Rory McIlroy's trend of doing everything but hoist the trophy at the Abu Dhabi HSBC Championship is alive and well.

Making his first start since early October, McIlroy showed few signs of rust en route to a tie for third. Amid gusty winds, he closed with a 2-under 70 to finish the week at 18 under, four shots behind Tommy Fleetwood who rallied to win this event for the second consecutive year.

The result continues a remarkable trend for the Ulsterman, who has now finished third or better seven of the last eight years in Abu Dhabi - all while never winning the tournament. That stretch includes four runner-up finishes and now two straight T-3 results.

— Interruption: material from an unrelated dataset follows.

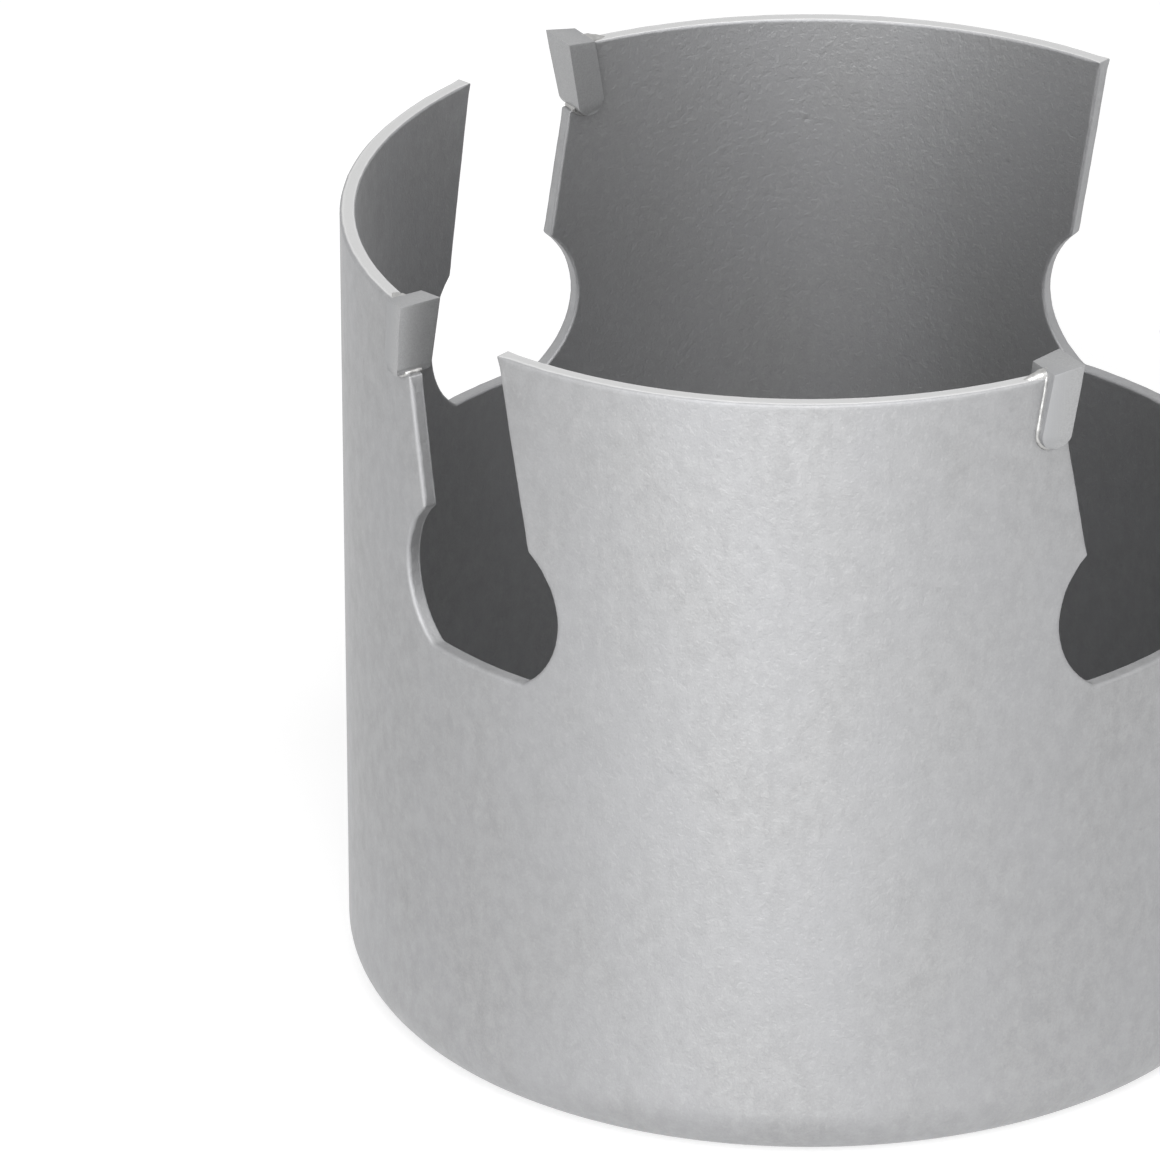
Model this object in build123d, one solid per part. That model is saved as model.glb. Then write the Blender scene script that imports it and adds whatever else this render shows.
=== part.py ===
"""Carbide-tipped hole saw cup, standing on its base with the open, toothed end up.

Millimetres. The origin is the centre of the base's outer face and +Z runs along the axis to the teeth.
One slot is centred on each of +X, +Y, -X and -Y. Seen from the teeth the cup turns anticlockwise to cut.
"""
from build123d import *
from math import asin, cos, degrees, radians, sin, tan
import os

# Cup, drawn from steel sheet
body_diameter = 66.0
body_height = 59.0
wall = 1.1
floor_thickness = 1.5
base_corner_radius = 4.0
rim_edge_chamfer = 0.2

# Slots that let chips out and a lever in, each a lobe with a leaning neck that opens at the rim
slot_count = 4
slot_depth = 24.7
lobe_end_radius = 6.35
lobe_centre_spread = 2.3  # between the centres of the lobe's two ends
lobe_floor_drop = 5.4  # from those centres down to the lobe's flat bottom
neck_width = 10.2
neck_lean = 10.2
neck_foot_rise = 4.5  # from those centres up to where the neck's own centre line leaves the slot's

# Carbide tips, one at the trailing side of each neck
tip_stand = 0.8
tip_thickness = 2.2
tip_seat_depth = 4.4
tip_rake = 10.0
tip_top_relief = 8.0
tip_setback = 0.15
tip_outer_overhang = 1.0
tip_inner_overhang = 1.1
tip_outer_relief = 8.0
tip_inner_relief = 4.0
tip_side_taper = 1.5
tip_heel_depth = 2.4  # below the rim, from where the outer face turns in towards the foot
tip_heel_radius = 3.5
braze_gap = 0.05

# Threaded hub, a thick disc welded to the inside of the floor to take the arbor
hub_diameter = 42.0
hub_thickness = 6.0
hub_edge_chamfer = 0.8
thread_bore_diameter = 14.55
thread_mouth_chamfer = 0.5
arbor_clearance_diameter = 16.2

# Holes through hub and floor for the arbor's drive pins
pin_count = 4
pin_hole_diameter = 6.8
pin_circle_diameter = 25.4

# Worked out from the sizes above
body_radius = body_diameter / 2
inner_radius = body_radius - wall
lobe_width = lobe_centre_spread + 2 * lobe_end_radius
lobe_centre_depth = slot_depth - lobe_floor_drop
neck_foot_depth = lobe_centre_depth - neck_foot_rise
pitch = 360 / slot_count
past = 5.0  # how far a cutting shape runs past the material


def cup_shell():
    """The drawn cup: a round wall that turns through a rounded corner into a flat floor."""
    outside = Pos(Z=body_height / 2) * Cylinder(body_radius, body_height)
    outside = fillet(outside.edges().group_by(Axis.Z)[0], base_corner_radius)
    hollow = Pos(Z=floor_thickness + body_height / 2) * Cylinder(inner_radius, body_height)
    inner_corner_radius = max(base_corner_radius - wall, wall)
    hollow = fillet(hollow.edges().group_by(Axis.Z)[0], inner_corner_radius)
    shell = outside - hollow
    return chamfer(shell.edges().group_by(Axis.Z)[-1], rim_edge_chamfer)


def slot_outline():
    """A slot seen from outside: X is along the wall and Y is height, with the rim at zero."""
    lobe = Pos(Y=-lobe_centre_depth) * SlotCenterToCenter(lobe_centre_spread, 2 * lobe_end_radius)
    under_lobe = Rectangle(2 * lobe_width, lobe_end_radius, align=(Align.CENTER, Align.MAX))
    neck_foot = Pos(Y=-neck_foot_depth) * Rot(Z=neck_lean)
    neck_length = (neck_foot_depth + past) / cos(radians(neck_lean))
    neck = Rectangle(neck_width, neck_length + neck_foot_rise, align=(Align.CENTER, Align.MIN))
    return lobe - Pos(Y=-slot_depth) * under_lobe + neck_foot * Pos(Y=-neck_foot_rise) * neck


def neck_wall_offset(depth):
    """How far the neck's trailing wall lies from the slot's centre line, at a depth below the rim."""
    half_width = neck_width / 2 / cos(radians(neck_lean))
    return half_width + (neck_foot_depth - depth) * tan(radians(neck_lean))


def through_wall(outline, inner, outer):
    """A flat outline at the rim made into a solid that runs radially along +X, between two radii."""
    return Pos(inner, 0, body_height) * extrude(Plane.YZ * outline, outer - inner)


# The foot of a tip's cutting face, and the turn that brings a radial plane through it
tip_foot_offset = neck_wall_offset(tip_seat_depth) + tip_setback
tip_angle = -degrees(asin(tip_foot_offset / body_radius))
tip_outer_radius = body_radius + tip_outer_overhang
tip_inner_radius = inner_radius - tip_inner_overhang


def tip_outline(extra=0.0):
    """A tip seen from outside: a slab with a full round foot, leaning forward so its face undercuts."""
    reach = (tip_seat_depth + tip_stand + past) / cos(radians(tip_rake))
    slab = Pos(-tip_thickness / 2) * Rectangle(tip_thickness, reach, align=(Align.CENTER, Align.MIN))
    foot = Pos(-tip_thickness / 2) * Circle(tip_thickness / 2)
    outline = slab + foot
    if extra:
        outline = offset(outline, extra)
    return Pos(Y=-tip_seat_depth) * Rot(Z=-tip_rake) * outline


def tip_side_mask():
    """A block with the tip's inner and outer faces, which fall away behind and below the cutting edge."""
    behind = 2 * tip_thickness
    ahead = tip_thickness
    outer_fall = tan(radians(tip_outer_relief))
    inner_fall = tan(radians(tip_inner_relief))
    plan = Polygon(
        (tip_outer_radius + ahead * outer_fall, ahead),
        (tip_outer_radius - behind * outer_fall, -behind),
        (tip_inner_radius + behind * inner_fall, -behind),
        (tip_inner_radius - ahead * inner_fall, ahead),
        align=None,
    )
    top = body_height + tip_stand + tip_thickness
    return extrude(Pos(Z=top) * plan, 4 * tip_seat_depth, dir=(0, 0, -1), taper=tip_side_taper)


def tip_heel_mask():
    """A block whose outer side curves in below the rim, so that the tip's foot ends level with the wall."""
    full = Circle(tip_heel_radius)
    above = Rectangle(4 * past, 4 * past, align=(Align.CENTER, Align.MIN))
    inside = Rectangle(4 * past, 4 * past, align=(Align.MAX, Align.CENTER))
    heel = Pos(tip_outer_radius - tip_heel_radius, body_height - tip_heel_depth) * (full + above + inside)
    return extrude(Plane.XZ * heel, 2 * past, both=True)


def carbide_tip():
    """One tip in a frame whose XZ plane passes through the foot of its cutting face."""
    edge_lead = (tip_seat_depth + tip_stand) * tan(radians(tip_rake))
    above = Rectangle(6 * tip_thickness, 2 * past, align=(Align.CENTER, Align.MIN))
    outline = tip_outline() - Pos(edge_lead, tip_stand) * Rot(Z=tip_top_relief) * above
    slab = through_wall(outline, tip_inner_radius - past, tip_outer_radius + past)
    return slab & tip_side_mask() & tip_heel_mask()


def tip_pocket():
    """The seat of a tip in the wall, open ahead of the cutting face down to the round foot."""
    ahead = Rectangle(tip_thickness, tip_seat_depth + past, align=(Align.MIN, Align.MIN))
    ahead = Pos(Y=-tip_seat_depth) * Rot(Z=-tip_rake) * Pos(-tip_thickness / 2) * ahead
    return through_wall(tip_outline(braze_gap) + ahead, inner_radius - past, body_radius + past)


def pin_holes(height):
    """Cutting shapes for the drive-pin holes, on the slots' own directions."""
    hole = Pos(X=pin_circle_diameter / 2) * Cylinder(pin_hole_diameter / 2, height)
    return [Rot(Z=turn * 360 / pin_count) * hole for turn in range(pin_count)]


def threaded_hub():
    """The hub as a turned disc. Its bore is at the thread's crests: the fine thread itself isn't cut."""
    disc = Pos(Z=hub_thickness / 2) * Cylinder(hub_diameter / 2, hub_thickness)
    disc = chamfer(disc.edges().group_by(Axis.Z)[-1], hub_edge_chamfer)
    disc -= Pos(Z=hub_thickness / 2) * Cylinder(thread_bore_diameter / 2, 2 * hub_thickness)
    bore_top = disc.edges().filter_by(GeomType.CIRCLE).group_by(Axis.Z)[-1].sort_by(SortBy.RADIUS)[0]
    disc = chamfer(bore_top, thread_mouth_chamfer)
    return Pos(Z=floor_thickness) * (disc - pin_holes(4 * hub_thickness))


def cup():
    """The finished cup: shell, slots, tip pockets, and the arbor's holes in the floor."""
    body = cup_shell()
    slot = through_wall(slot_outline(), inner_radius / 2, body_radius + past)
    pocket = Rot(Z=tip_angle) * tip_pocket()
    for turn in range(slot_count):
        body -= Rot(Z=turn * pitch) * slot
        body -= Rot(Z=turn * pitch) * pocket
    body -= Cylinder(arbor_clearance_diameter / 2, 4 * floor_thickness)
    return body - pin_holes(4 * floor_thickness)


parts = {"cup": cup(), "threaded_hub": threaded_hub()}
for turn in range(slot_count):
    parts[f"carbide_tip_{turn + 1}"] = Rot(Z=turn * pitch + tip_angle) * carbide_tip()

os.makedirs("parts", exist_ok=True)
for name, part in parts.items():
    export_step(part, f"parts/{name}.step")
    size = part.bounding_box().size
    print(f"{name}: {part.volume:.1f} mm3, {size.X:.2f} x {size.Y:.2f} x {size.Z:.2f} mm")
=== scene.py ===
# %% [markdown]
# # A carbide-tipped hole saw
# A hole saw is a deep steel cup with cutting tips brazed into its rim. The cup is drawn from sheet, so its
# wall is thin and even. Four key-shaped slots let the chips out and take a lever to push the core out.
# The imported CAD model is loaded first, and every place below is in its frame.

# %% Load the frame
from math import asin, atan2, cos, degrees, pi, radians, sin, sqrt, tan

import bpy
import bmesh
import numpy as np
from mathutils import Matrix, Vector, geometry, noise


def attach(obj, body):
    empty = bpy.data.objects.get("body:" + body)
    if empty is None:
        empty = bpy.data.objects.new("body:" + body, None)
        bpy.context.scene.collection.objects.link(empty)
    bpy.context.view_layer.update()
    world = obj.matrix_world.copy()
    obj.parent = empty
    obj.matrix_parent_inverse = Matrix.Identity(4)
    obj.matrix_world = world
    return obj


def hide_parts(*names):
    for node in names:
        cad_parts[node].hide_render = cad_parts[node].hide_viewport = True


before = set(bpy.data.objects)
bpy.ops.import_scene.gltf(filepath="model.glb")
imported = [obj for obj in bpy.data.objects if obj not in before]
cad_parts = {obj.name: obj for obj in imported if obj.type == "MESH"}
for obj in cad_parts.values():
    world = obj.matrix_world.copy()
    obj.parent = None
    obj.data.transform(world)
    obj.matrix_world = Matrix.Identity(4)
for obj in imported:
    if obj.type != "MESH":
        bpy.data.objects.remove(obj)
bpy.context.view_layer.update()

# %% [markdown]
# ## Sizes
# Sizes are written in millimetres, because that is how a drawing of such a tool gives them, and each mesh is
# scaled to metres once, at the end of its making.

# %% Sizes of the cup, its slots, its tips and its hub
MM = 0.001
body_radius = 33.0
body_height = 59.0
wall = 1.1
inner_radius = body_radius - wall
floor_thickness = 1.5
corner_radius = 4.0
inner_corner_radius = corner_radius - wall
slots = 4

slot_depth = 24.7
lobe_radius = 6.35
lobe_half_spread = 1.15
lobe_depth = 19.3
neck_width = 10.2
neck_lean = radians(10.2)
neck_foot_depth = 14.8

tip_thickness = 2.2
tip_stand = 0.8
tip_seat_depth = 4.4
tip_rake = radians(10)
tip_setback = 0.15
braze_gap = 0.05

hub_radius = 21.0
hub_thickness = 6.0
arbor_hole_radius = 8.1
pin_hole_radius = 3.4
pin_circle_radius = 12.7

quarter = 2 * pi / slots
print(f"cup {2 * body_radius} mm across and {body_height} mm tall, {slots} slots {slot_depth} mm deep")

# %% [markdown]
# ## Camera
# The view is from far away through a very long lens, so the straight sides hardly converge. The camera stands
# more than a metre away, looks down by 26 degrees, and is aimed left of the cup's axis by a turn about its own
# upright. That does what a lens shift would do, and keeps the axis upright.

# %% Camera
picture_side = 1160
focal_pixels = 16235.0
axis_pixel = Vector((809.4, 578.0))
camera_turn = radians(-134.85)
camera_distance = 31.412 * body_radius * MM
camera_height = 16.193 * body_radius * MM
camera_pitch = radians(25.955)
sensor_width = 36.0
to_camera = Vector((cos(camera_turn), sin(camera_turn), 0.0))
to_right = Vector((-to_camera.y, to_camera.x, 0.0))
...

Full-field scores from the Abu Dhabi HSBC Championship

McIlroy is entering off a disappointing 2017 in which he was injured in his first start and missed two chunks of time while trying to regain his health. He has laid out an ambitious early-season schedule, one that will include a trip to Dubai next week and eight worldwide tournament starts before he heads to the Masters.

McIlroy started the final round one shot off the lead, and he remained in contention after two birdies over his first four holes. But a bogey on No. 6 slowed his momentum, and McIlroy wasn't able to make a back-nine birdie until the closing hole, at which point the title was out of reach.